[INFORMATION PROVIDED]
====

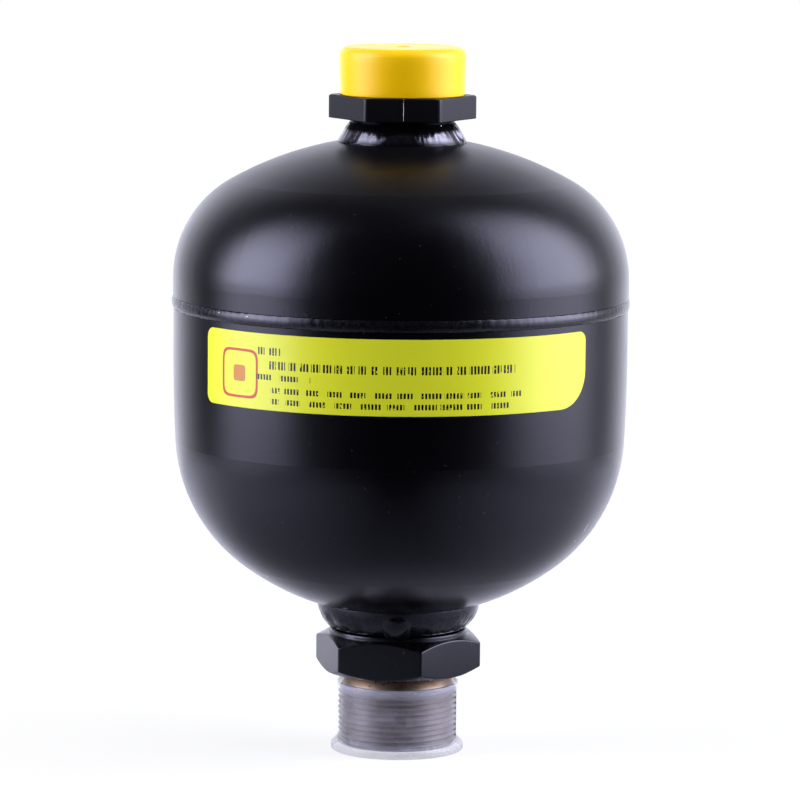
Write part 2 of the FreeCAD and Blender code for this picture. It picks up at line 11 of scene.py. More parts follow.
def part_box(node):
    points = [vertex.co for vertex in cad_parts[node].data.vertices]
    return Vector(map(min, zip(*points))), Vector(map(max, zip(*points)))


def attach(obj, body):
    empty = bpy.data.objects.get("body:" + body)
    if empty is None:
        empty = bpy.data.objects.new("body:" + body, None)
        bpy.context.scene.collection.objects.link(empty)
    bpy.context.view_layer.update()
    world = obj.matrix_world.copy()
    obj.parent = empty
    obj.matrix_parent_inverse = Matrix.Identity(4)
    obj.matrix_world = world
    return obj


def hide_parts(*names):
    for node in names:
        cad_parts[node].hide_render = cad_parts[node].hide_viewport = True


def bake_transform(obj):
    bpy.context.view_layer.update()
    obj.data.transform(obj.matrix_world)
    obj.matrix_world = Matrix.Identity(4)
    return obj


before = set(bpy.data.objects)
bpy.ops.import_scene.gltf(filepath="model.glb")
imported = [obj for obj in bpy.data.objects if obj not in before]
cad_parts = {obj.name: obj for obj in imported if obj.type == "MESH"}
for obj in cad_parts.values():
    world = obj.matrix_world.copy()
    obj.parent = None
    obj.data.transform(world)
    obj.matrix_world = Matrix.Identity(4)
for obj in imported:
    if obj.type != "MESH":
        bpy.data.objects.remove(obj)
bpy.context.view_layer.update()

====

[WHAT YOU HAVE TO DO]
All of the data must be returned exactly.

[SOLUTION TO THIS TASK]
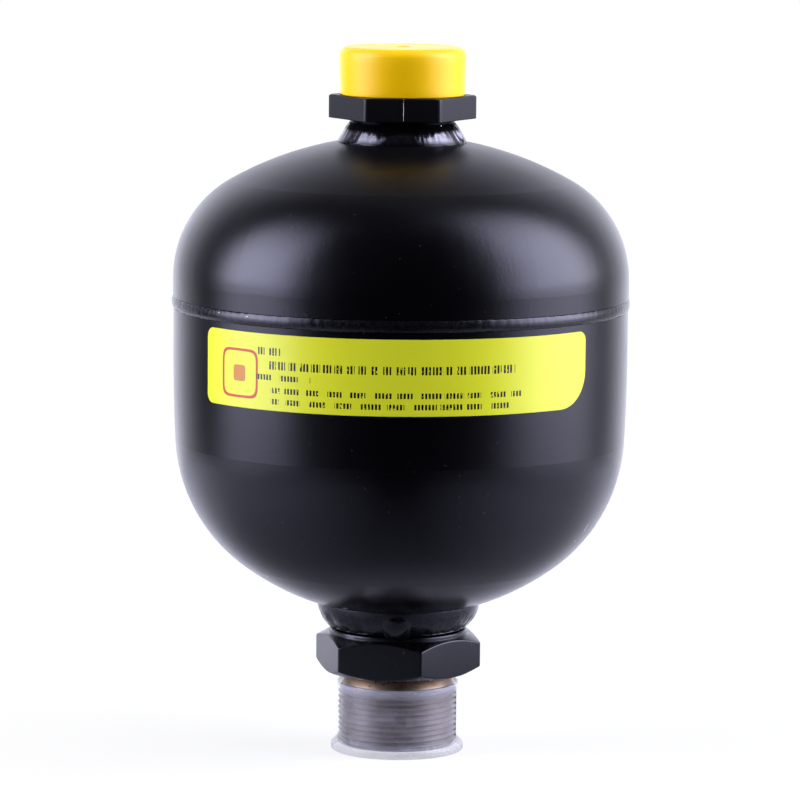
Write part 2 of the FreeCAD and Blender code for this picture. It picks up at line 11 of scene.py. More parts follow.
def part_box(node):
    points = [vertex.co for vertex in cad_parts[node].data.vertices]
    return Vector(map(min, zip(*points))), Vector(map(max, zip(*points)))


def attach(obj, body):
    empty = bpy.data.objects.get("body:" + body)
    if empty is None:
        empty = bpy.data.objects.new("body:" + body, None)
        bpy.context.scene.collection.objects.link(empty)
    bpy.context.view_layer.update()
    world = obj.matrix_world.copy()
    obj.parent = empty
    obj.matrix_parent_inverse = Matrix.Identity(4)
    obj.matrix_world = world
    return obj


def hide_parts(*names):
    for node in names:
        cad_parts[node].hide_render = cad_parts[node].hide_viewport = True


def bake_transform(obj):
    bpy.context.view_layer.update()
    obj.data.transform(obj.matrix_world)
    obj.matrix_world = Matrix.Identity(4)
    return obj


before = set(bpy.data.objects)
bpy.ops.import_scene.gltf(filepath="model.glb")
imported = [obj for obj in bpy.data.objects if obj not in before]
cad_parts = {obj.name: obj for obj in imported if obj.type == "MESH"}
for obj in cad_parts.values():
    world = obj.matrix_world.copy()
    obj.parent = None
    obj.data.transform(world)
    obj.matrix_world = Matrix.Identity(4)
for obj in imported:
    if obj.type != "MESH":
        bpy.data.objects.remove(obj)
bpy.context.view_layer.update()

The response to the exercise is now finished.